Question

The oxide of nitrogen which has three-electron bond in its structure is
A.\[{N_2}O\]
B.$NO$
C.${N_2}{O_3}$
D.${N_2}{O_5}$

Answer 1

Hint:For an electron to possess three electron bonds it should have bond multiplicity $1.5$ , that means the molecule should contain one unpaired electron in it. This question’s answer can be obtained by drawing its Lewis structure or by simply its structure showing the non-bonding electrons.

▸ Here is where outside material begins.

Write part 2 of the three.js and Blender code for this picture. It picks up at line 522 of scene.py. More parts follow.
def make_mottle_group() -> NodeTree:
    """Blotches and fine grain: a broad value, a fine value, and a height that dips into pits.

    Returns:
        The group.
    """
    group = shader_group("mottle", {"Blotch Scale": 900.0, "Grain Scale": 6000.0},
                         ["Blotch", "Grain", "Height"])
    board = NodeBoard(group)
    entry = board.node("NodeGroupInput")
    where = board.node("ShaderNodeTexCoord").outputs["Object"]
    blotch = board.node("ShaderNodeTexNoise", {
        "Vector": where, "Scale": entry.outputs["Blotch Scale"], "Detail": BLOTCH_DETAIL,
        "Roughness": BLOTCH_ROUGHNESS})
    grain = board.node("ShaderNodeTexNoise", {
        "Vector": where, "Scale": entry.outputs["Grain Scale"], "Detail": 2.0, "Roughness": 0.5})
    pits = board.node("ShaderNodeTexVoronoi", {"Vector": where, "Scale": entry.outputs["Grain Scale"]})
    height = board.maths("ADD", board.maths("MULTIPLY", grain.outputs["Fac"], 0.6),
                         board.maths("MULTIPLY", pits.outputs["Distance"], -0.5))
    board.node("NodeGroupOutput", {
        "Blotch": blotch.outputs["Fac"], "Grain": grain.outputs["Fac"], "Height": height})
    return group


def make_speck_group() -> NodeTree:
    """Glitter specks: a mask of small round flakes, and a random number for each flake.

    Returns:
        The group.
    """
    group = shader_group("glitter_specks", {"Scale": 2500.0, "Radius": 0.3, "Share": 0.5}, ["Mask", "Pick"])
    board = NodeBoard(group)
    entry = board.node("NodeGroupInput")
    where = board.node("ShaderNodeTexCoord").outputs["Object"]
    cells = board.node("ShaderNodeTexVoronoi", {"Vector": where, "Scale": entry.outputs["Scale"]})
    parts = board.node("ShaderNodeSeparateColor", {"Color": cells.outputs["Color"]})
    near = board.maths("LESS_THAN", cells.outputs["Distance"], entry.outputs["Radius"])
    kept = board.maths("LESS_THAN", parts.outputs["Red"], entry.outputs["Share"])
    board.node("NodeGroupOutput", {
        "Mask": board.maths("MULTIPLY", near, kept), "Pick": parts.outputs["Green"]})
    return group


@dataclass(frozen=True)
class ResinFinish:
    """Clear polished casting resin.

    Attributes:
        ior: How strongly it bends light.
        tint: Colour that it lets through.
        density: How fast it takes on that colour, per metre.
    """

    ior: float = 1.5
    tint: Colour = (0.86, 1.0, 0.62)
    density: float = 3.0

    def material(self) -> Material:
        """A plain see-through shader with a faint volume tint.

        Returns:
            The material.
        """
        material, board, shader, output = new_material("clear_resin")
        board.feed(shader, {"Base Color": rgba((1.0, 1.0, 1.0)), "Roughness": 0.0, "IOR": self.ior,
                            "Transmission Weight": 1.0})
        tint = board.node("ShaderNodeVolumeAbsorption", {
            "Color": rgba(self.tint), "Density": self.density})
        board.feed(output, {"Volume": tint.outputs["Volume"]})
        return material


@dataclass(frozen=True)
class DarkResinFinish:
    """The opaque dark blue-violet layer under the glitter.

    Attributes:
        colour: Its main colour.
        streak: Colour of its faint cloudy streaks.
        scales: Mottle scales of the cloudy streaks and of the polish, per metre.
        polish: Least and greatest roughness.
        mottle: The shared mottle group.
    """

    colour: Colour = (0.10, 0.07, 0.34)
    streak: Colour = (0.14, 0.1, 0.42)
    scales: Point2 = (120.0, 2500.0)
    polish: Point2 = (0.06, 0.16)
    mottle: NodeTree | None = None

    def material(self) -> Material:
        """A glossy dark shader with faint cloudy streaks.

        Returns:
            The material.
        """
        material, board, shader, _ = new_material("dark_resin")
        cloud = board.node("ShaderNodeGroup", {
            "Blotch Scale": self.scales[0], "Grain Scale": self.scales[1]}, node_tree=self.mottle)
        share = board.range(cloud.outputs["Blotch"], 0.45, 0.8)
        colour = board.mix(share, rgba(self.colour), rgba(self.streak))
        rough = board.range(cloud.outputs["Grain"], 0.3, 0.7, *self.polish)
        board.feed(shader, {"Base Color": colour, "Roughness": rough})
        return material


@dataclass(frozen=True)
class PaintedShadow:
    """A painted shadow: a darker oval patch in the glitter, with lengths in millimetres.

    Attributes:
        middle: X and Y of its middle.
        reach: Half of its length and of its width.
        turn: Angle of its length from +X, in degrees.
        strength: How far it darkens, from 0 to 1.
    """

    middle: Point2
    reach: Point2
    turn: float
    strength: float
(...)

Complete step by step answer:
Let us first learn about the different oxides of nitrogen;
Nitrogen oxides are a combination of nitrogen and oxygen-composed gases. There are many oxides of nitrogen among which nitric oxide $\,(NO)\,$ is the most toxic one.
Now, let us understand a three-electron bond;
Three- electron bond is a virtual assumption which says that a bond is formed by three electrons with its relative spins. For a molecule to possess three electron- bond its multiplicity should be $1.5$.
Let’s now analyze the structure of each element given in the options;
A.${N_2}O$

No unpaired electrons are there in this structure to form a three – electron bond since octet is complete for every nitrogen and oxygen atom in this structure.
B.$NO$

Here one unpaired electron is there. So, in this structure, the nitrogen possesses only seven electrons and the octet is not completed. So, the one oxygen will donate its one electron to form a three- electron bond (means one single bond has three electrons) which makes the octet of nitrogen complete.
So, this is our correct answer to this question.
C.$\,{N_2}{O_3}\,$

In the structure of \[{N_2}{O_3}\] there is one single bond between two $N$ atom and one single bond between $N$ and $O$ atom, and two double bonds are there in between $N$ and $O$ atom. So there are no unpaired electrons and the nitrogen and oxygen atom’s octet is complete so no three- electron bond formation occurs.
D.$\,{N_2}{O_5}\,$

In ${N_2}{O_5}$ there are four $N - O$ single bonds and two $N = O$ double bonds. And no unpaired electrons and so the octet of nitrogen is complete and hence, no formation of three- electron bond.
So, the correct answer to this question is option B that is $NO$ .

Additional information:
Multiplicity is the number of possible orientations of spin in an energy level or the number of electron pairs in the region when two atoms bonded together. Each electron possesses a spin multiplicity$ + \dfrac{1}{2}$ or $ - \dfrac{1}{2}$ .
Three electron bonds deviate from Pauli’s exclusion principle which says that one orbital can only have two electrons maximum. So, it is just only an assumption for the octet completion.

Note: Note that here the multiplicity means that when nitrogen is bonded to oxygen with $3$ bonds, one bond can be formed by two electrons from oxygen and one electron from nitrogen so there will be three spins possible in a single bond, it is only a virtual assumption.